With the new format, Stephanou said, “The key thing is to understand the markets where they take this. Neiman’s in Georgetown could have a younger and more contemporary appeal, Tysons could be a mix of the two, and Century City might be more luxury-oriented. Neiman’s is smart enough to mix each store in accordance with the market.”
The chain could also grow by continuing to expand its catalogue and online businesses, which are said to be the fastest-growing units, or by opening stores in the U.S. in key affluent metro areas where Neiman’s might have just one site, or none at all. Neiman’s operates 35 units and two Bergdorf Goodman stores; the Direct Marketing segment including catalogues and online operations under the Neiman Marcus, Horchow and Bergdorf Goodman nameplates, and the Kate Spade and Laura Mercier operations.

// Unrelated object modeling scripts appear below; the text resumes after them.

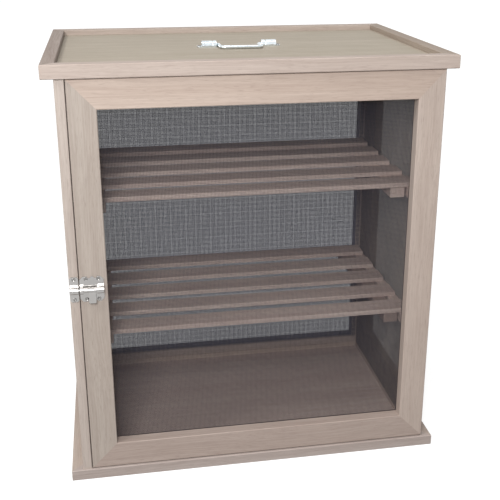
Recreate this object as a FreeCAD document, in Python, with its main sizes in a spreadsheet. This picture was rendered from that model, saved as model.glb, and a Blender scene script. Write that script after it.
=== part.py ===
"""Screened food cupboard: a framed wooden case with wire screens, two slatted racks and a mitred door.

Frame of the model: X to the right, Y into the depth, Z up, millimetres.  The origin is on the floor,
in the middle of the overall width and depth.  The door's front face is the plane Y = FRONT.
"""
import FreeCAD, Part
import math
import os

import Sketcher

os.makedirs("parts", exist_ok=True)
doc = FreeCAD.newDocument("FoodCupboard")
Vector = FreeCAD.Vector

# ---------------------------------------------------------------- driving dimensions
SIZES = [
    # case
    ("body_width", 480, "outside of the two side frames"),
    ("cabinet_depth", 303, "door front to the inner face of the back"),
    ("side_height", 530, "height of the side and back frames"),
    ("side_thickness", 12, "side frames"),
    ("side_stile_width", 58, "uprights of the side frames"),
    ("side_rail_width", 48, "rails of the side frames"),
    ("back_thickness", 18, "back frame"),
    ("back_stile_width", 20, "uprights of the back frame"),
    ("back_rail_width", 15, "rails of the back frame"),
    ("tenon_length", 8, "stub tenons of the side and back frames"),
    ("tenon_thickness", 4, "stub tenons"),
    ("tenon_shoulder", 4, "wood left above and below a tenon"),
    ("joint_clearance", 0.1, "tenon in its mortise"),
    ("arris", 0.8, "eased long edges"),
    # lid and base trays
    ("base_height", 15, "edge strips of the base"),
    ("lid_height", 17, "edge strips of the lid"),
    ("edge_width", 17, "full-height part of an edge strip"),
    ("base_recess", 7.5, "floor panel below the strips' top"),
    ("lid_recess", 7.5, "lid panel below the strips' top"),
    ("panel_thickness", 4, "plywood panels"),
    ("panel_clearance", 0.3, "panel inside its rebate, each side"),
    ("side_overhang", 15, "lid and base past the sides"),
    ("lid_front_overhang", 4, "lid past the door's face"),
    ("base_front_overhang", 2.5, "base past the door's face"),
    ("rear_overhang", 24, "lid and base past the back frame"),
    # door
    ("door_thickness", 18, "door frame"),
    ("door_stile_width", 34.5, "uprights of the door"),
    ("door_top_width", 37, "top rail of the door"),
    ("door_bottom_width", 35, "bottom rail of the door"),
    ("door_side_gap", 1, "door to the left side frame"),
    ("door_foot_gap", 1, "door above the base"),
    ("door_head_gap", 0.8, "door below the lid"),
    ("door_back_gap", 0.5, "closed door to the case behind it"),
    ("door_rebate_width", 8, "rebate for the screen, at the back of the door"),
    ("door_rebate_depth", 2.5, "rebate for the screen"),
    ("stop_width", 12, "door stop on the left side"),
    # screens
    ("screen_thickness", 0.5, "wire cloth"),
    ("screen_bar", 1.2, "band between two meshes of the open net"),
    ("screen_edge", 6, "closed border of the net"),
    ("screen_margin", 1, "screen inside the opening that it is fixed in"),
    # racks
    ("upper_rack_height", 385, "top of the upper slats above the floor"),
    ("lower_rack_height", 199, "top of the lower slats above the floor"),
    ("slat_width", 33, "slats"),
    ("slat_thickness", 6.5, "slats"),
    ("slat_end_gap", 4, "slat end to the side frame"),
    ("first_slat", 43, "door front to the first slat's front edge"),
    ("last_slat_gap", 0.5, "last slat to the back screen"),
    ("batten_width", 20, "cross battens under the slats"),
    ("batten_height", 14, "cross battens and cleats"),
    ("batten_gap", 3, "batten to the cleat beside it"),
    ("batten_setback", 2, "batten end behind the first slat's front edge"),
    ("cleat_width", 15, "cleats on the side frames"),
    ("cleat_setback", 4, "cleat end behind the closed door"),
    # hinges
    ("hinge_height", 40, "length of a hinge"),
    ("hinge_setoff", 80, "hinge centre from the door's end"),
    ("leaf_thickness", 1.2, "hinge leaf"),
    ("leaf_width", 14, "hinge leaf, from the pin"),
    ("knuckle_radius", 2.75, "hinge knuckle"),
    ("pin_axis_out", 3.2, "pin axis beyond the side's face"),
    ("pin_radius", 1.25, "hinge pin"),
    ("pin_clearance", 0.05, "pin in its knuckle"),
    ("knuckle_gap", 0.3, "between knuckles, and leaf to knuckle"),
    # screws
    ("screw_radius", 1.2, "shank of every screw"),
    ("screw_length", 9, "from the plate's outer face"),
    ("screw_head_radius", 2.5, "head"),
    ("screw_head_height", 1.2, "head"),
    ("pilot_clearance", 0.05, "shank in its hole"),
    ("hinge_screw_offset", 10, "screw from the pin axis"),
    ("hinge_screw_pitch", 26, "two screws of one leaf"),
    # barrel bolt
    ("bolt_height_above_floor", 280, "rod axis"),
    ("bolt_plate_width", 30, "plate on the door"),
    ("bolt_plate_height", 34, "plate on the door"),
    ("bolt_plate_thickness", 1, "plate"),
    ("bolt_corner", 4, "corners cut off the plate"),
    ("bolt_scallop_radius", 2.2, "bites in the plate's edges"),
    ("bolt_rod_radius", 3, "rod"),
    ("bolt_rod_clearance", 0.1, "rod in its straps"),
    ("strap_thickness", 0.8, "loop of the keeper; the straps of the plate are as high"),
    ("bolt_front_strap", 4.5, "strap beside the door's edge"),
    ("bolt_rear_strap", 8.5, "strap at the rod's tail"),
    ("bolt_travel", 6, "throw of the rod"),
    ("tab_width", 9, "thumb tab of the rod"),
    ("tab_thickness", 3.6, "thumb tab"),
    ("tab_drop", 17.5, "thumb tab below the rod's axis"),
    ("bolt_screw_inset", 3.2, "screws from the plate's top and bottom edges"),
    ("bolt_screw_left", 8, "screws from the plate's left edge"),
    ("bolt_screw_right", 6.5, "screws from the plate's right edge"),
    ("keeper_width", 11, "keeper on the case"),
    ("keeper_height", 34, "keeper on the case"),
    ("keeper_clearance", 0.9, "rod in the keeper's loop, and above the plates"),
    # drop handle
    ("handle_centre", 2.7, "handle's middle, right of the case's middle"),
    ("handle_span", 103, "between the outer faces of the two blocks"),
    ("block_length", 14.2, "handle block"),
    ("block_depth", 13, "handle block and ear"),
    ("block_height", 8.5, "handle block and ear"),
    ("ear_length", 6, "groove and ear, inside the block"),
    ("ear_groove", 1.2, "groove between block and ear"),
    ("ear_groove_depth", 1.5, "groove between block and ear"),
    ("flange_length", 6, "screw flange outside each block"),
    ("flange_thickness", 1.5, "screw flange"),
    ("handle_bar_radius", 2.4, "round bar of the bail"),
    ("handle_bar_clearance", 0.1, "bar in its block"),
    ("handle_bar_lift", 0.3, "resting bar above the panel"),
    ("handle_reach", 27, "pivot to the grip"),
    ("handle_pivot_bend", 3.5, "bend from the pivot into the arm"),
    ("handle_grip_bend", 6, "bend from the arm into the grip"),
    ("handle_arm_gap", 1.3, "bail's arm to the ear beside it"),
    ("handle_pivot_depth", 12, "bail end inside its ear and block"),
]


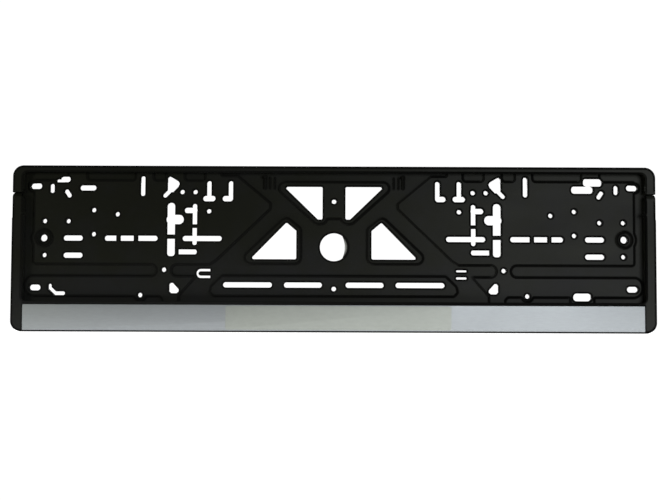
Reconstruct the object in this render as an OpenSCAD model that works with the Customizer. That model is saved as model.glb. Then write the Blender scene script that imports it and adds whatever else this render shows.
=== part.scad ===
// Number plate holder: a moulded tray that is screwed to the car, and a hinged frame that clamps the plate.
// The back face lies on Y = 0 and the front looks along -Y. The origin is the centre of the four corner slots.

/* [Number plate] */
// Width of the plate that the holder takes
plate_w = 520; // [512:1:526]
// Height of the plate
plate_h = 112; // [110:0.5:114]
// Play at each side of the plate
plate_side_play = 0.9; // [0.5:0.1:1.5]
// Play above and below the plate
plate_top_play = 0.6; // [0.3:0.1:1]
// Height of the plate's centre above the centre of the corner slots
plate_rise = 1; // [0:0.5:3]

/* [Tray] */
// Thickness of the moulded sheet
sheet_t = 2; // [1.6:0.1:2.2]
// Height of the raised fields above the sheet
emboss = 1.2; // [0.8:0.1:1.5]
// Depth of the rim, from the back face to the front
rim_depth = 11; // [10.6:0.1:12]
// Thickness of the rim's walls
wall_t = 2; // [1.6:0.1:2.2]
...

Neiman’s main competitor, Saks Fifth Avenue, has done enormous research in how new stores and formats would go over across the country, and has opened a few smaller units, known internally as Main Street formats, that are 20,000 square feet or larger, which haven’t performed up to expectations. At one time, the company even considered airport stores selling cosmetics and accessories, but determined the format wouldn’t be profitable, one retail source said. Saks has also already closed many of its smaller units.
Meanwhile, SFA parent Saks Inc. is said to be mulling whether to sell just its northern department store group or SFA as well. TPG is said by financial sources to be among the potential bidders for Saks Fifth Avenue.
“The only growth strategy for Neiman’s that makes sense is to buy Saks,” said the source. “Neiman’s, in my opinion, is a mature business.”